Votre rapporteur souligne par ailleurs qu'il conviendrait de perfectionner le statut des apprentis en alignant les avantages conférés par la carte d'apprenti avec ceux de la carte d'étudiant. L'article 22 de la loi du 18 janvier 2005 de programmation pour la cohésion sociale avait, en effet, institué, à l'initiative du Sénat, une carte d'apprenti délivrée au jeune par le centre qui assure sa formation. Conçue sur le même modèle que la carte d'étudiant et valable sur l'ensemble du territoire national, elle permet à l'apprenti de faire valoir la spécificité de son statut auprès des tiers, notamment en vue d'accéder, le cas échéant, à des réductions tarifaires. Ce texte a été mis en application par l'arrêté du 12 septembre 2005 relatif à la mise en place de la carte nationale d'apprenti. Cependant, d'après les indications recueillies par votre rapporteur, il conviendrait de parfaire ce dispositif en concluant les conventions nécessaires pour que les jeunes apprentis puissent prétendre à l'ensemble des avantages accordés aux étudiants.

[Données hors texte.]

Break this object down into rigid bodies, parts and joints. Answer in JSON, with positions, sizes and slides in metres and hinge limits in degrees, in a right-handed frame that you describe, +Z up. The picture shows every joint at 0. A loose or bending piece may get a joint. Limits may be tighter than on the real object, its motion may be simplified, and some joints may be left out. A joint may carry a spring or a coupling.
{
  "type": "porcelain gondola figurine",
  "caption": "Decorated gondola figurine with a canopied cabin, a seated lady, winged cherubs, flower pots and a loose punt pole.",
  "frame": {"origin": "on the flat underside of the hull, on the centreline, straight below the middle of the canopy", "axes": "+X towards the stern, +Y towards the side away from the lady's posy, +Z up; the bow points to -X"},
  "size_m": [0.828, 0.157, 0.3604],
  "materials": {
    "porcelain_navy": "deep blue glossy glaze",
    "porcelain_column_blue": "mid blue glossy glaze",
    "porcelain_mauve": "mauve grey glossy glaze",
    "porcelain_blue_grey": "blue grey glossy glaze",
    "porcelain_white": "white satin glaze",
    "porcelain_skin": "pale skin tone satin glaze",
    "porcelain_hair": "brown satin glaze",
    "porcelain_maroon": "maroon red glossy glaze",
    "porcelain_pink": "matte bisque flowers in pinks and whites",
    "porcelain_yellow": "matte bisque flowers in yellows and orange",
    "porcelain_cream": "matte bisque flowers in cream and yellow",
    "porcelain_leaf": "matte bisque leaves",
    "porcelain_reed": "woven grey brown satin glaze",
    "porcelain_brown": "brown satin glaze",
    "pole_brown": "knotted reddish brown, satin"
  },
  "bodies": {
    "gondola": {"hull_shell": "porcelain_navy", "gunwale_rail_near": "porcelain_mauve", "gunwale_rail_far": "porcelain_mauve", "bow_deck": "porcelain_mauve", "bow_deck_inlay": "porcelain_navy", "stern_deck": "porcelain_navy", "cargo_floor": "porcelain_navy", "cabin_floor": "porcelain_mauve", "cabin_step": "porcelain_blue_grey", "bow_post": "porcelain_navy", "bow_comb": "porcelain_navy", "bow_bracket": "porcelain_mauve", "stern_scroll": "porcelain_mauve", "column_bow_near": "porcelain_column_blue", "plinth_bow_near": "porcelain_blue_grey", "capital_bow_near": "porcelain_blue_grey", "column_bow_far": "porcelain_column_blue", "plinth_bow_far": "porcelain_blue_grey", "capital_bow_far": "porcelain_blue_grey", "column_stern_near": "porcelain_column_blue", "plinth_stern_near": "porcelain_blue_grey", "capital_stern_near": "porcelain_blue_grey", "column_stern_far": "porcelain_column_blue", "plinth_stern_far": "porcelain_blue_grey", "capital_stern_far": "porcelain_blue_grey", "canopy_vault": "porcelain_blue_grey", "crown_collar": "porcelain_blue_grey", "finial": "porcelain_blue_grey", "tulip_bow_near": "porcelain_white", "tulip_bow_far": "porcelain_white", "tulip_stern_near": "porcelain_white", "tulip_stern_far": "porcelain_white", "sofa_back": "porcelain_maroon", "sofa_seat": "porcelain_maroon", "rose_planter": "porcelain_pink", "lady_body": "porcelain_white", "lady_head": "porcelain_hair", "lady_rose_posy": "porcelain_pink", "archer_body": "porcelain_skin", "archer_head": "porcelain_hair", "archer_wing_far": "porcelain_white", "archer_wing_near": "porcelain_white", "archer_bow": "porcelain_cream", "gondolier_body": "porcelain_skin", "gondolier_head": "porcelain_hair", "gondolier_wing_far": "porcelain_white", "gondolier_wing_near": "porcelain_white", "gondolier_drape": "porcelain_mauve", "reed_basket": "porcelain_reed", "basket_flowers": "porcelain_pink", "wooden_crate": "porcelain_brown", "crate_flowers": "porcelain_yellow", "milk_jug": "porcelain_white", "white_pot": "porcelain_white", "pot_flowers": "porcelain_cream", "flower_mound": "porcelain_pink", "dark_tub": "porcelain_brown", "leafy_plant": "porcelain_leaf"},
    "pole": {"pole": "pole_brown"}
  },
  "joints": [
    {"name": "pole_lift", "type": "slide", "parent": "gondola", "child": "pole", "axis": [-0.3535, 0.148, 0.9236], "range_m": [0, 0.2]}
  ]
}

La mission se félicite de pouvoir ainsi relayer les préoccupations de terrain, prolongeant ainsi l'attachement à l'apprentissage qui se manifeste au Sénat notamment à l'occasion des « Rencontres de l'apprentissage », le 26 mai 2009, ou de la remise des médailles aux lauréats du Concours national "Un des meilleurs apprentis de France", en janvier dernier.